Z for Zachariah by Robert C. O’Brien is character-driven from a first person point of view, and while the protagonist can be insipid at times, there are moments of evolution in her character. Some readers, however, will be angered by the teen’s reactions to Mr. Loomis and his actions. There are moments in which readers will want to slap the teen silly, but living a farm life in a semi-religious family, it can be easy to see how the teen would have an outlook that is hopeful and positive, expecting the best from others, rather than the worse. Mr. Loomis and the teen are nearly foils of one another in terms of worldview, and while he is paranoid and controlling because of the loneliness he felt, the teen views the world optimistically and with wonder. Is this due to the difference in age, their upbringing, or other factors … it is unclear. Background information on the characters is minimal, but the story is engaging for the most part as a teen faces a series of tough decisions.
What the book club thought: (updated 9:12 AM)

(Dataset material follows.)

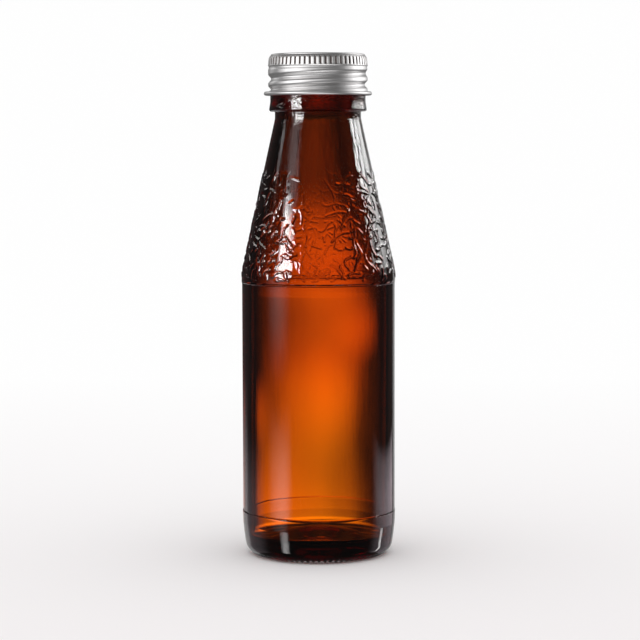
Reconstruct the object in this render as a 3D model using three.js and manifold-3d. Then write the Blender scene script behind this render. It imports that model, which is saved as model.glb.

Our meeting had a consensus of they liked the book for the most part, but the protagonist drove us crazy and the scientist is someone we thought was just evil — though one member made the argument that he may have experienced more damage during his radiation sickness than we thought. We liked the premise of a valley isolated in its own weather pattern from the fallout and we liked that the young girl had survived on her own because of her farming skills, and most of us agreed that had it been an urban kid there, they would likely have had a harder time. There were some religion vs. science themes, but it didn’t seem to be overly done to most of us. There were two members who absolutely disliked the main character and her decisions, her inability to swear, etc., and her naivete about the world outside the farm and the necessity of killing the antagonist. Some also had issues with the plot and overall, most were disappointed by the ending — though we agreed that because this is an older book (1973, I think, and was finished by the author’s wife and daughter from his notes) the prose was much different than today’s cinematic-style YA post-apocalyptic novels.